The planned approach would increase offshore transmission equipment costs by $600 million ($3.3 billion vs $2.7 billion) but reduce costs of onshore upgrades from $1.7 billion to $550 million, a savings of more than $1.1 billion or 10% for Phase 1.

Among other findings, Brattle said the planned approach would result in:

  • A 40% reduction in line losses.
  • Increased competition: It cited studies of offshore transmission costs in the U.K. showing that competition among independent offshore transmission owners reduced costs 20-30% compared with generator-owned transmission.
  • Fewer system overloads: The study said a scenario using the current planning, with 8.1 GW of generation and five points of interconnection, would have many more system overloads — particularly in Connecticut and the Mystic-North Cambridge-Woburn section of Massachusetts — than a planned system that carried 8.6 GW over nine points of interconnection.
  • Lower OSW curtailment: 14% vs. 34% in 2028.
  • Increased production cost savings: $619 million in 2028 vs. $564 million for the current process, a difference of $55 million or almost 10%.
  • Lower LMPs: Some locations in Rhode Island and Southeastern Massachusetts would face significantly higher LMPs by 2028 under the current approach because of transmission congestion.
  • An almost 50% reduction in marine trenching: 831 miles vs. 1,620 miles for Phases 1 and 2.

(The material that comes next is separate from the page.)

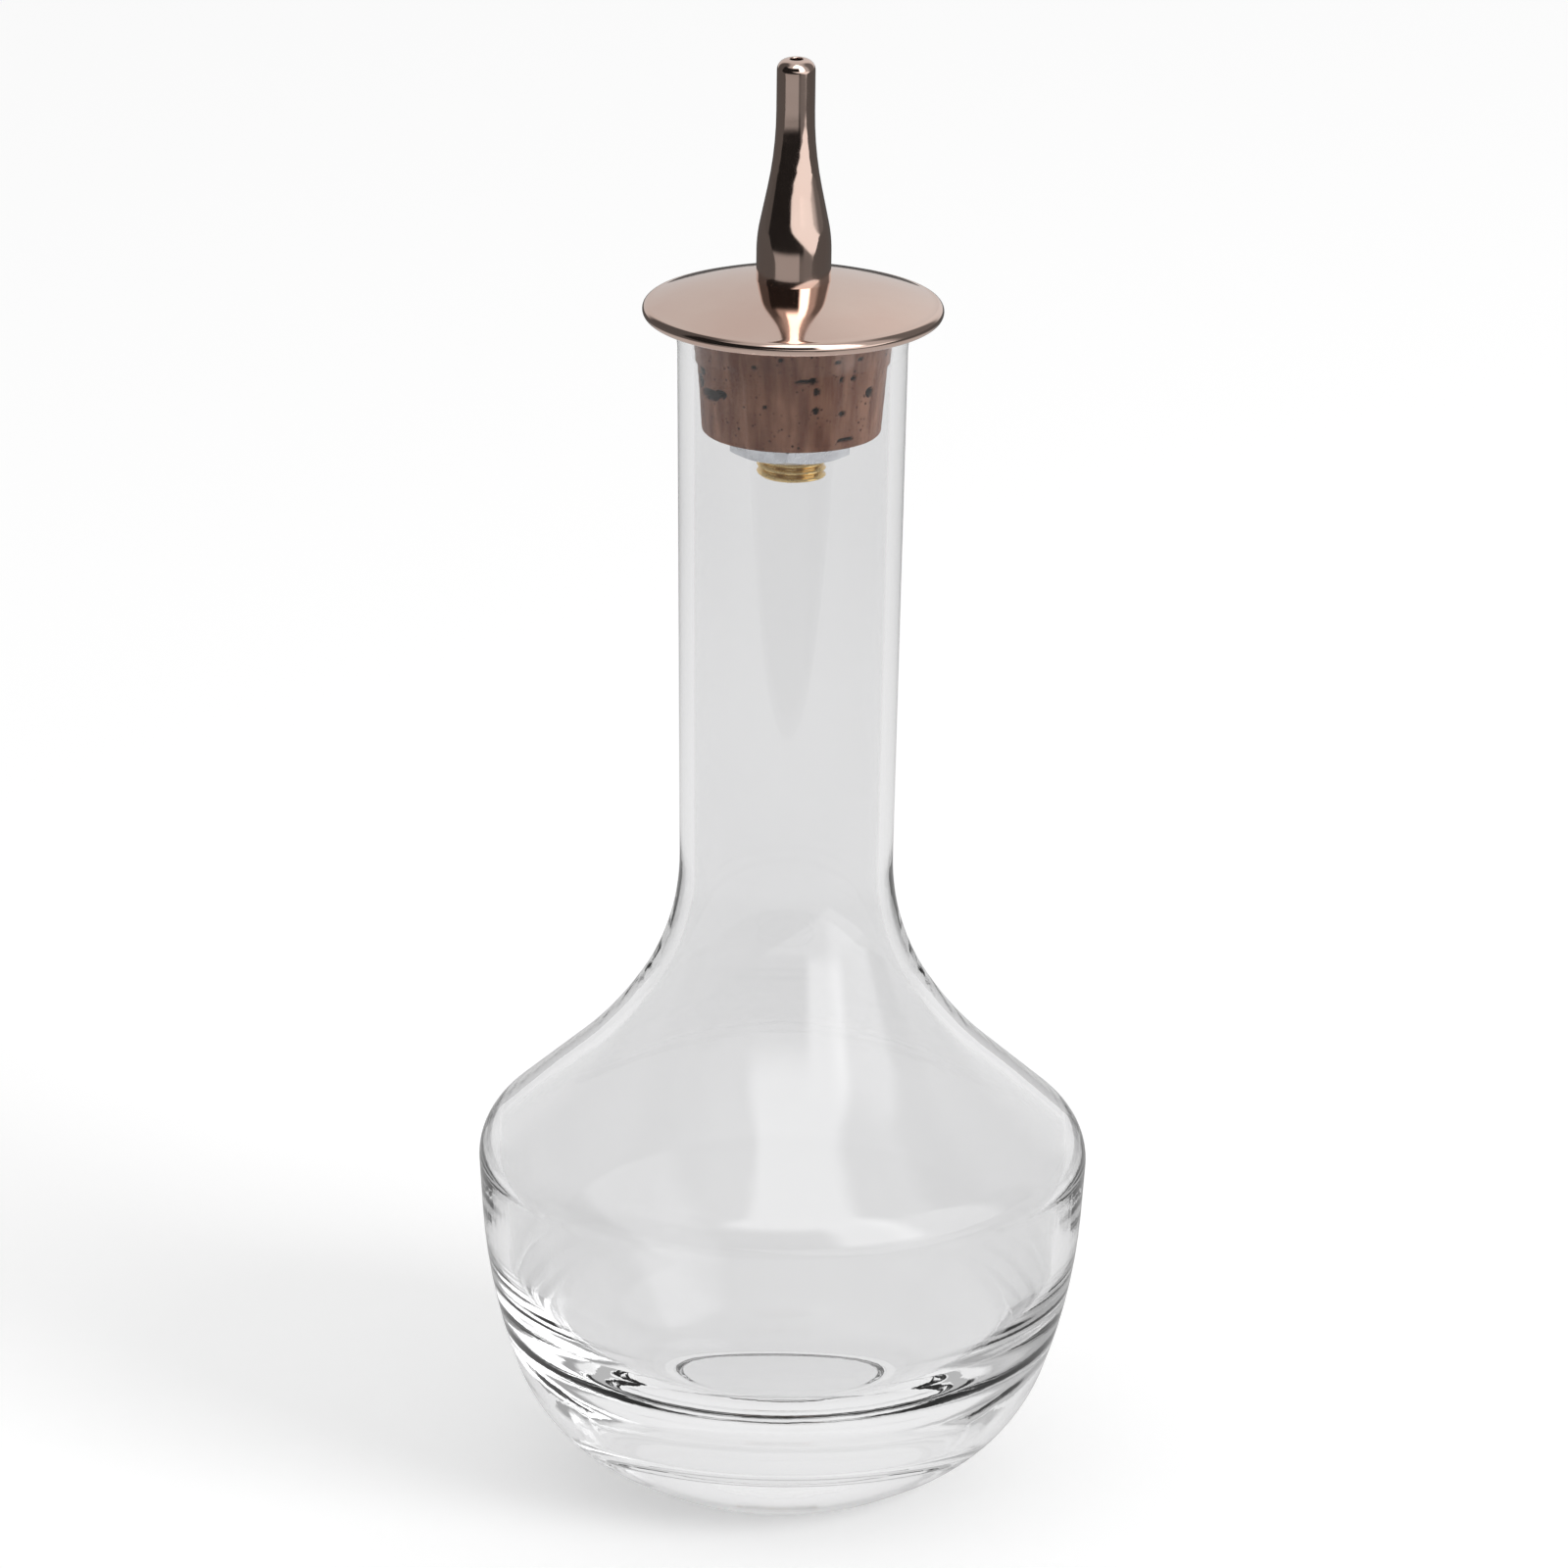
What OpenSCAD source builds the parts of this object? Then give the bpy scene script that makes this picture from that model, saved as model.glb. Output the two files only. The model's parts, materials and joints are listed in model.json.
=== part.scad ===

  • Preservation of the option for networked transmission to improve reliability and reduce curtailments from transmission outages: If three 1,200-MW HVDC converter stations were networked offshore, an outage of one line would still allow full power flow in all hours when total generation is less than 2,400 MW, resulting in only 4% of energy curtailed relative to no outages. “Under the current (non-meshed) gen-tie approach, an outage in any one of three lines would [result in a] 33% reduction in delivered energy to the onshore system, causing significantly more curtailments than under a meshed configuration,” Brattle said.